RLMs are not a silver bullet. They introduce their own set of challenges. The most significant is the potential for infinite recursion. A model could get stuck in a loop, repeatedly calling itself on a task it cannot solve, consuming tokens and compute with no progress. Robust RLM implementations need safeguards: maximum recursion depth, time limits, and cost-tracking mechanisms.

Another challenge is error propagation. If a sub-task fails or returns incorrect information, the parent task might build on that flawed foundation. The error might not be caught until much later in the process. This requires the RLM to be not just a planner and executor, but also a rigorous verifier, capable of calling self-critique and validation sub-tasks.

Furthermore, there’s the question of computational cost. While RLMs are more efficient with context, they can generate more tokens overall due to the overhead of multiple recursive calls. Each call involves a new round of API requests or model inference. Optimizing the “call graph” of an RLM—deciding when to think, when to act, and when to delegate—is an emerging field of study in itself.

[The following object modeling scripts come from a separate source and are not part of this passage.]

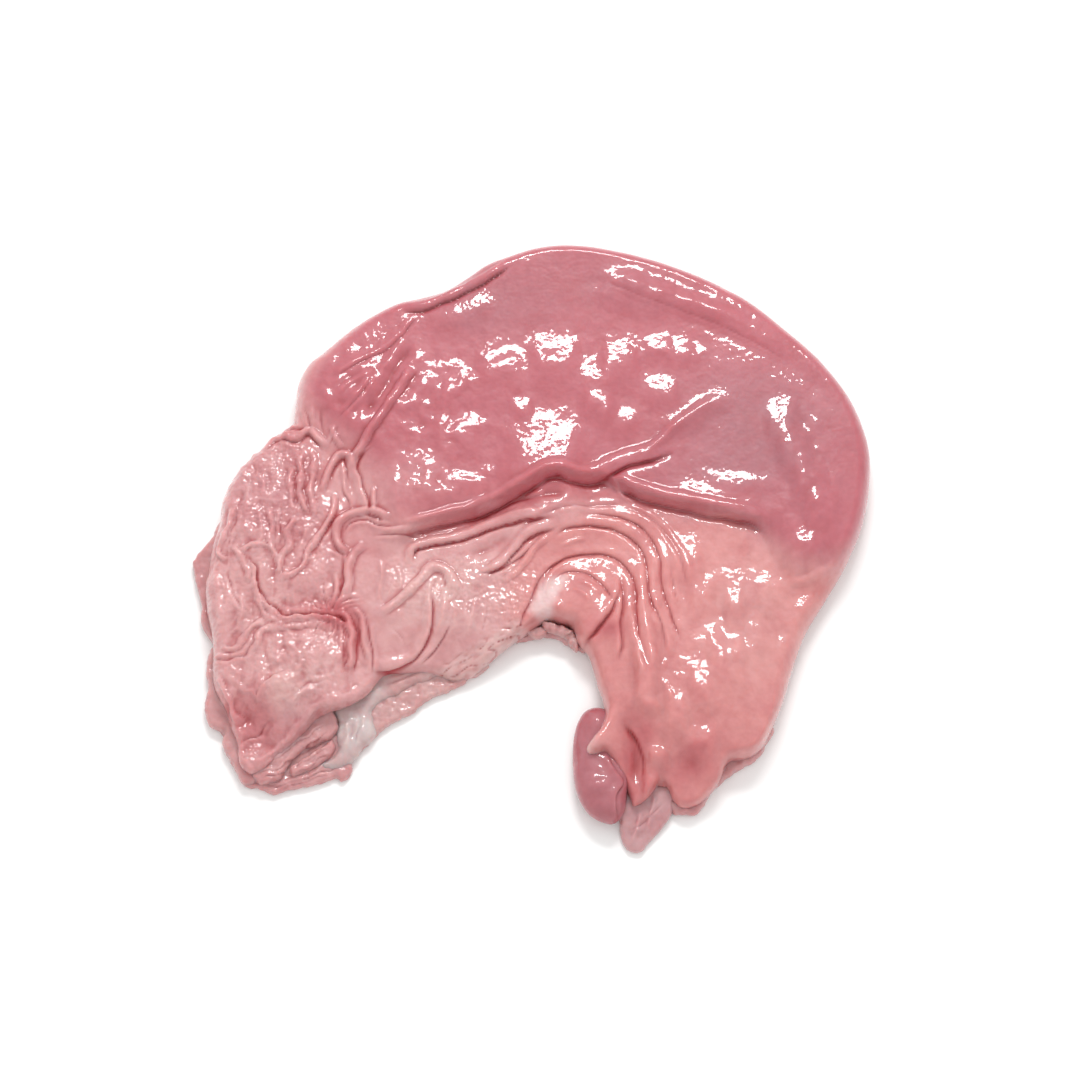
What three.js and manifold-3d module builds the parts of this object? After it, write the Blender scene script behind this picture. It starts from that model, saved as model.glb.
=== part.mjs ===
// A raw pork stomach, turned inside out, emptied and laid flat on a table, in millimetres.
// It is one collapsed bag bent into a C round its lesser curvature. +X runs to the right of the
// C, +Y runs from its open bay towards the greater curvature, and +Z is up from the table.
//
// The bag is a pillow: an outline with a rounded edge, a crown that rises and falls in mounds,
// and a flat underside. Rugae, the folds of the lining, are tapered ropes half sunk in it.
import * as THREE from "three";
import { mergeVertices } from "three/addons/utils/BufferGeometryUtils.js";
import Module from "manifold-3d";

const wasm = await Module();
wasm.setup();

// Driving dimensions
const CROWN = 15; // height of the collapsed bag away from its mounds
const EDGE_REACH = 9; // how far in from the outline the rounded edge runs
const CUT_REACH = 3; // the same at the cut pylorus, where the wall is one layer
const WAIST_SHARE = 0.36; // height of the widest line, as a share of the crown
const WALL = 4.5; // thickness of one layer of stomach wall
const GRID = 6; // spacing of the bag's mesh
const FINE_GRID = 4.6; // the same of the thin layers
const OUTLINE_STEPS = 360;
const PRESSED = 1.2; // how far the underside is pressed flat by the bag's weight
const BROAD_ROPE = 4.6; // half-width from which a rope's section has eight sides and not six
const ROPE_STEP = 6; // distance between a rope's rings
const ROPE_SUNK = 0.5; // how far a rope's middle lies under the skin, as a share of its height
const FLESH = "#cf858b";

// The outline of the bag's upper wall, from the left lobe's outer side, clockwise from above.
const BAG_OUTLINE = [
  [-141, -10], [-138, 10], [-133, 27], [-121, 44], [-109, 53], [-105, 68], [-99, 82],
  [-82, 98], [-66, 109], [-47, 115], [-28, 124], [-12, 133], [6, 137.5], [30, 137],
  [58, 131], [88, 119], [114, 102], [134, 80], [146, 53], [148, 26], [142, 0],
  [130, -22], [117, -46], [109, -70], [103, -85], [90, -99], [80, -107], [74, -120],
  [65, -127], [59, -124], [55, -116], [49, -119], [43, -124], [38, -113], [32, -101],
  [24, -98], [28, -88], [30, -74], [25, -59], [18, -46], [8, -40], [-4, -43],
  [-24, -52], [-46, -57], [-64, -61], [-70, -72], [-90, -79.5], [-103, -95], [-114, -105],
  [-124, -107], [-130, -90], [-137, -69], [-139, -46], [-142, -28],
];

// The layers of wall that lie under the bag and show past it along the left lobe, at its tail
// and along the lesser curvature: how high each one's upper face lies, and its outline.
const UNDER_LAYERS = [
  [5.5, [
    [-128, 8], [-141, 0], [-148.5, -9], [-146, -21], [-144, -36], [-140, -48], [-141.5, -62],
    [-141, -79], [-133.5, -88], [-129, -101], [-121.5, -113], [-110.5, -116.5], [-95, -113.5],
    [-79, -111], [-77, -102], [-67.5, -87], [-50, -73], [-31, -65], [-12, -50.5], [4, -43.5],
    [20, -48], [18, -34], [-20, -36], [-60, -48], [-90, -62], [-112, -40], [-122, -8],
  ]],
  [8, [
    [-84, -78], [-80, -90], [-85, -99], [-97, -108], [-108, -112.5], [-118, -108], [-120, -96],
    [-108, -82], [-96, -70],
  ]],
  [11, [
    [-84, -68], [-80, -82], [-87, -92], [-98, -98], [-106, -107], [-115, -107], [-119, -96],
    [-108, -82], [-96, -64],
  ]],
  [8.5, [
    [-74, -67], [-79, -79], [-72, -81], [-60, -72], [-44, -64.5], [-26, -58], [-8, -48.5],
    [2, -40], [-20, -38], [-50, -48],
  ]],
];

// The lower layer of the pylorus, whose cut hem shows past the upper wall.
const HEM_OUTLINE = [
  [105, -76], [103, -89], [97, -99], [87, -106.5], [78, -116], [71, -128], [61, -129.5],
  [58, -121], [68, -106], [84, -90], [96, -74],
];

// The thin tongue of gut left on the pylorus.
const TONGUE_OUTLINE = [
  [36, -120], [35, -129], [38, -139], [43, -145], [49, -142], [57, -133], [60, -124],
  [54, -116], [45, -113],
];

// The muscular lump of the pylorus, which stands out of the cut mouth.
const LUMP = { at: [29, -106, 8.5], half: [12, 28, 8.5], turn: -0.03 };

// Mounds and hollows of the crown: [x, y, radius, height].
const MOUNDS = [
  [5, 80, 62, 5], [104, 55, 46, 6], [-70, 55, 42, 3], [-112, 0, 40, 5],
  [-104, -58, 30, 3], [24, -31, 13, 3.5], [78, -40, 42, 4], [45, 4, 26, -2.5],
  [58, -118, 26, -4], [-112, -104, 18, -4], [-28, -50, 30, -5],
];

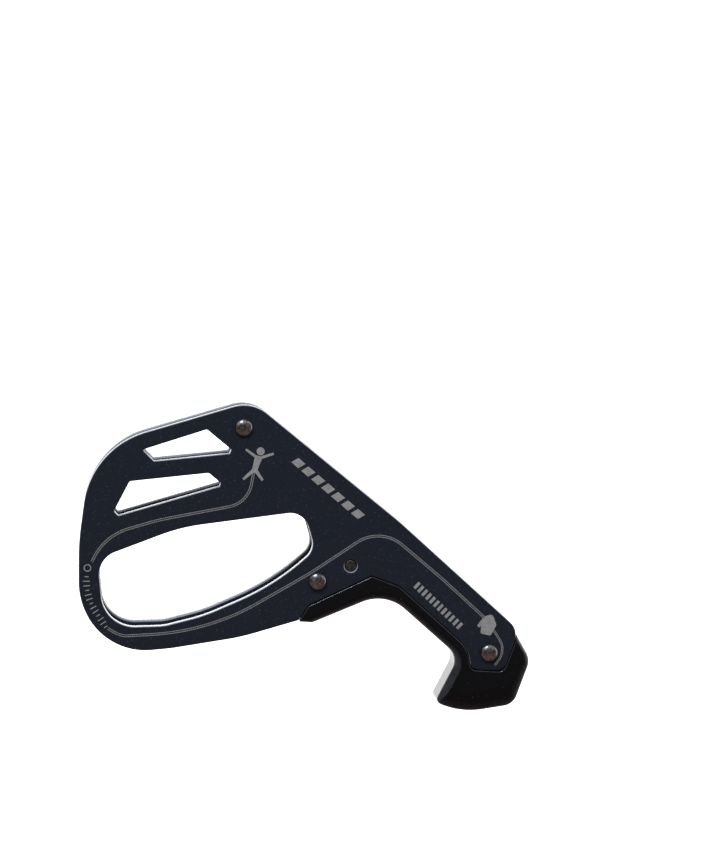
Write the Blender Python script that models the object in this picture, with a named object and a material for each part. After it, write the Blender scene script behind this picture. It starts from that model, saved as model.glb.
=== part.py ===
"""Assisted-braking belay device, as an assembly of separate pieces.

Two flat aluminium side plates are riveted over a moulded handle with a thumb hook. A rope runs
between the plates, and a carabiner passes through their slot.

Lengths are written in millimetres and turned into metres by MM. +Z is up, +X runs from the
carabiner end to the thumb hook, and the front plate faces -Y. The origin is the centre of the
carabiner slot's round end, half way between the plates. Outlines lie in the XZ plane, and each
corner of one is (x, z, radius of its round).
"""

import math

import bmesh
import bpy
from mathutils import Vector

MM = 0.001

# Driving dimensions, in millimetres.
ROPE_GAP = 11.0
PLATE_THICKNESS = 3.5
PLATE_EDGE_CHAMFER = 0.3
FIT_GAP = 0.3
HANDLE_PROUD = 0.6
HANDLE_EDGE_DEPTH = 2.4
INSERT_THICKNESS = 1.2
PIN_SUNK = 0.3
PIN_CHAMFER = 0.2

RIVET_RADIUS = 1.5
HEAD_RADIUS = 2.2
HEAD_RIM = 0.2
HEAD_HEIGHT = 1.4
SLEEVE_RADIUS = 2.4
BUSH_RADIUS = 4.0
PIN_RADIUS = 1.25
PIN_HOLE_RADIUS = 1.6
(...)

Despite these challenges, the re-emergence of Recursive Language Models in 2025 marks a pivotal moment. It signals a move away from treating LLMs as simple chatbots or text generators and toward viewing them as programmable reasoning engines. The prompt is no longer just a question; it’s a specification for a computational process. The model is no longer just an answerer; it’s an interpreter. For those of us who have been wrestling with the limitations of long-context windows and brittle agent frameworks, this shift feels less like an incremental improvement and more like the beginning of a new chapter. It’s a glimpse into a future where we don’t just talk to AI, we collaborate with it on a deeper, more structured level, building complex systems from the simple, recursive act of thought.